At the time of Gordon Brown’s 50p tax rate, the Conservatives were adamant that spending on public services should be massively cut, as the cost of all those libraries and police was insanely high. Now they’re promising to boost public spending back to what it was before they cut it, because “Britain deserves better” than the levels of spending they’ve cut it to, and should return to the level it was when Boris Johnson said such spending was reckless and crazy and not far from Stalin’s attacks on the kulaks.

It’s this sort of thing that makes them so trusted with the economy.

But Johnson’s also outraged because Corbyn suggested no one in Britain should be a billionaire. This is typical of socialism, and as always, it’s not the rich that will lose out from this hateful jealous policy; no, it’s the common working-class billionaire who’ll suffer.

The hard-working billionaire, who runs a little sweet shop, or has saved up three pounds a week over a period of 333 million years only to have their savings swiped.

And if we don’t have billionaires, there’s no incentive to work hard.
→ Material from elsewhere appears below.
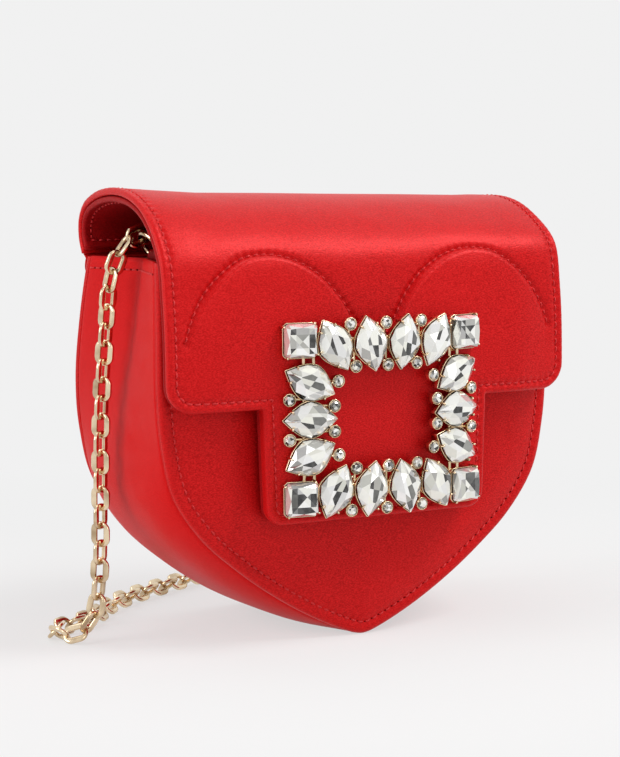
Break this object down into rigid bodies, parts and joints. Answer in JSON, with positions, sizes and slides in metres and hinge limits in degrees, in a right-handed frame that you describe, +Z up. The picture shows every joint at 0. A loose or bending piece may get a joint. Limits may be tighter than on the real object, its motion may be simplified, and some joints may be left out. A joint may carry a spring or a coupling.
{
  "type": "clutch bag",
  "caption": "Heart-outlined satin clutch with arched hinged flap, bowed jewelled buckle with an open window, folded gusset, lined body and a flat-link chain.",
  "frame": {"origin": "on the floor under the middle of the bag without its chain: the tip's lowest line", "axes": "+X to the viewer's right along the bag's width, -Y towards the buckle and the viewer, +Z up"},
  "size_m": [0.1909, 0.1496, 0.1572],
  "materials": {
    "satin": "duchess satin over padding, soft sheen",
    "lining_cloth": "matt woven lining",
    "pale_gold": "polished pale-gold plate",
    "magnet_steel": "nickel-plated disc",
    "crystal": "clear cut glass, foiled back"
  },
  "bodies": {
    "body": {"front_panel": "satin", "back_panel": "satin", "front_seam_welt": "satin", "back_seam_welt": "satin", "gusset": "satin", "left_tab": "satin", "right_tab": "satin", "lining": "lining_cloth", "left_ring": "pale_gold", "right_ring": "pale_gold", "chain_left_hang": "pale_gold", "chain_floor_heap": "pale_gold", "chain_floor_run": "pale_gold", "chain_floor_hank": "pale_gold", "chain_right_rise": "pale_gold", "body_magnet": "magnet_steel"},
    "flap": {"flap_shell": "satin", "flap_lining": "satin", "flap_magnet": "magnet_steel", "buckle_frame": "pale_gold", "corner_stone_1": "crystal", "corner_stone_2": "crystal", "corner_stone_3": "crystal", "corner_stone_4": "crystal", "top_stone_1": "crystal", "top_stone_2": "crystal", "top_stone_3": "crystal", "top_stone_4": "crystal", "bottom_stone_1": "crystal", "bottom_stone_2": "crystal", "bottom_stone_3": "crystal", "bottom_stone_4": "crystal", "left_stone_1": "crystal", "left_stone_2": "crystal", "left_stone_3": "crystal", "right_stone_1": "crystal", "right_stone_2": "crystal", "right_stone_3": "crystal"}
  },
  "joints": [
    {"name": "flap_hinge", "type": "hinge", "parent": "body", "child": "flap", "pos_m": [0, 0.03476, 0.134], "axis": [-1, 0, 0], "range_deg": [0, 130]}
  ]
}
If the most you’ll ever be worth is only nine hundred and ninety-nine million pounds, why should you bother making an effort?

This was followed by a more humane announcement, in which Jacob Rees-Mogg explained the victims of the Grenfell fire would have escaped if they’d possessed his degree of common sense, and his colleague Andrew Bridgen backed him up, reminding us Rees-Mogg is “clever”.

This makes sense, because health and safety guidelines from the fire brigade tell us an Etonian education is the safest way to escape a fire, as flames die down quickly if you recite classic Greek literature at them.

Then party chairman James Cleverley told us it was fine to fabricate a piece of film, making it look as if Keir Starmer couldn’t answer a question that he answered straight away, because it was “light-hearted satire”.

How did we ever doubt it, when Cleverley is so well known for his jolly, sideways, quirky, light-hearted, satirical outlook? What fools we were to ever take James “I’m only having a laugh” Cleverley seriously.

But this could explain everything. It’s all been light-hearted satire. Suspending parliament unlawfully and declaring Muslim women look like letterboxes, dying in a ditch – all of them just sketches for a new online satire show on BBC3, and Rees-Mogg is a character brilliantly played by an actor previously known for doing the voice of Shaun the Sheep.

Then again, maybe there’s a different pattern at work. The Conservatives are now led by people who believe they are naturally superior and born to rule, so can’t hide their contempt. And now there’s no one to warn them to keep a lid on this, as the softer Tories have been purged, ruthlessly expelled and accused of all manner of absurd crimes – a purge that, in political motive at least, might remind you of certain other figures you sometimes find in history.